John E. Hopcroft, Rajeev Motwani, and Jeffrey D. Ullman. Introduction to Automata Theory, Languages and Computation. Pearson new International Edition, 2013. ISBN: 9781292039053

Christos H. Papadimitriou. Computational complexity. Addison Wesley (Pearson College Div.), 1994. ISBN 9780020153085

Course materials

This section will contain course material and exercises.
Nota bene — The initial material is based on previous editions of the course, and will likely change during the Semester.

Lecture notes

  • 2023-11-23 version: notes are based on previous iterations of this course; they will be changed during the Semester: please see the included changelog for details.

Example code

External links

(See the lecture notes for details)

Exams

The exam consists of a written test, with exercises and theoretical questions. Examples are provided in the lecture notes.

Final schedule

First call Monday, January 8 2024, 09:00—12:00 Room A103
Second call Monday, February 19 2024, 09:00—12:00 Room A103

Past exams

  • Exercises from previous years' exams that are compatible with this year's program appear in the lecture notes.

    • Course program

    This Section will be updated during the year.
    • 2023-09-11
      • Basic definitions: alphabet, string, language. Enumerating strings.
      • Enumeration of countable sets, diagonal proofs of uncountability.
    • 2023-09-12
      • Examples of potentially infinite computations based on some unsolved mathematical conjectures (Goldbach, Collatz).
      • Intuitive definitions of recursive and recursively enumerable sets. Diagonal procedure to enumerate R.E. sets.
      • Turing machines: intuition, introduction.
    • 2023-09-18
      • Turing machines; representation of their transition function as a table. Examples.
    • 2023-09-19
      • Computational power of Turing machines: multiple tapes, alphabet size. Reduction to 1-tape, 2-symbol machines with quadratic time loss.
    • 2023-09-25
      • Universal Turing machines: string encodings of TMs, simulation of TMs.
      • Uncomputable functions: their existence by cardinality argument, proof of uncomputability.
    • 2023-09-26
      • Uncomputability of the halting problem.
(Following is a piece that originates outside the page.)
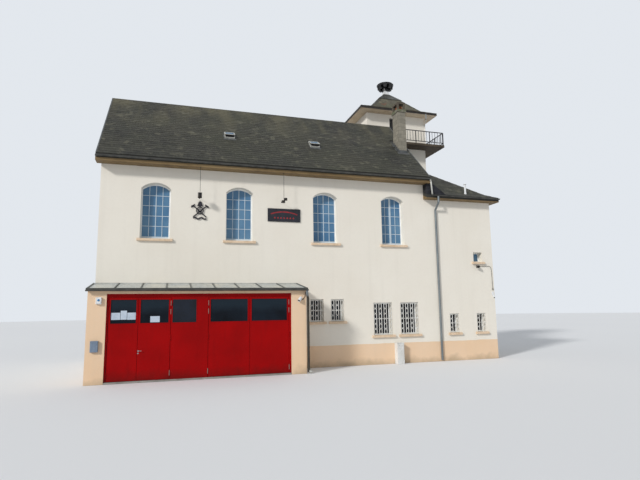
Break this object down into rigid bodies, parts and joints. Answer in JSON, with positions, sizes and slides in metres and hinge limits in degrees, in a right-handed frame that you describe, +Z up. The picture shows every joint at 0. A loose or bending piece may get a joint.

Special restricions of the halting problem: machines starting from an empty tape.
      • Recursive and recursively enumerable languages: Recursive enumerability of HALT.
    • 2023-10-02
      • Busy beaver functions and their uncomputability.
    • 2023-10-03
      • Semantic properties of TMs and Rice's theorem.
    • 2023-10-09
      • Example of uncomputable problem outside of CS: Post's Correspondence Problem.
    • 2023-10-10 — Lesson canceled.
    • 2023-10-16
      • Post's Correspondence Problem (conclusion).
      • Reducibility and Turing reductions.
    • 2023-10-17
      • Computability of the halting problem for classes of restricted TMs.
      • Machines with an infinite number of states.
    • 2023-10-23
      • Oblivious Turing machines.
      • Example of uncomputable problems: Kolmogorov complexity.
    • 2023-10-24
      • Kolmogorov complexity (conclusion).
      • Computational complexity: introductory remarks.
    • 2023-10-30
      • Time classes: DTIME(f), P. Examples of languages in P: CONNECTIVITY.
      • CNF Boolean expressions, SATISFIABILITY (SAT), GRAPH ISOMORPHISM, the Traveling Salesman Problem (TSP).
    • 2023-10-31
      • Language class NP as polynomially-verifiable languages.
      • SAT, GRAPH ISOMORPHISM, TSP as NP languages.
      • Non-deterministic Turing Machines: introduction.
    • 2023-11-06
      • Non-deterministic Turing machines (NDTMs); reformulation of the NP time class in terms on polynomial-time NDTMs.
      • Polynomial-time reductions: introduction.
    • 2023-11-07
      • Polynomial-time reductions between known NP problems: SAT, k-SAT (k≥3), CLIQUE, INDEPENDENT SET (INDSET).
      • Definitions of NP-hard and NP-complete problems.
      • Boolean circuits: introduction.
    • 2023-11-13
      • Boolean circuits and their reduction to 3-CNF formulas.
    • 2023-11-14
      • Polynomial reduction of an NDTM's computation to a Boolean circuit with choice bits.
      • Cook-Levin Theorem: 3-SAT is NP-complete.
    • 2023-11-20
      • More NP languages: VERTEX COVER, INTEGER LINEAR PROGRAMMING (ILP).
      • Reductions: INDEPENDENT SET to VERTEX COVER and to ILP.
    • 2023-11-21
      • More NP languages: VERTEX COLORING. Reduction from 3-SAT to VERTEX COLORING.
      • Satisfiabile, unsatisfiabile, and tautological Boolean expressions; coNP class, exixtential and universal non-deterministic machines. Relationships between known complexity classes.
    • 2023-11-27
      • The exponential-time class EXP
      • EXP-complete languages: RESTRICTED HALTING.
    • 2023-11-28
      • Space complexity classes: L, NL.
      • Examples of logarithmic-space languages. The ST-CONNECTIVITY (STCON) language and its space complexity.
    • 2023-12-04
      • Savitch's theorem: NSPACE(f(n))=DSPACE(f(n)2), hence PSPACE=NPSPACE.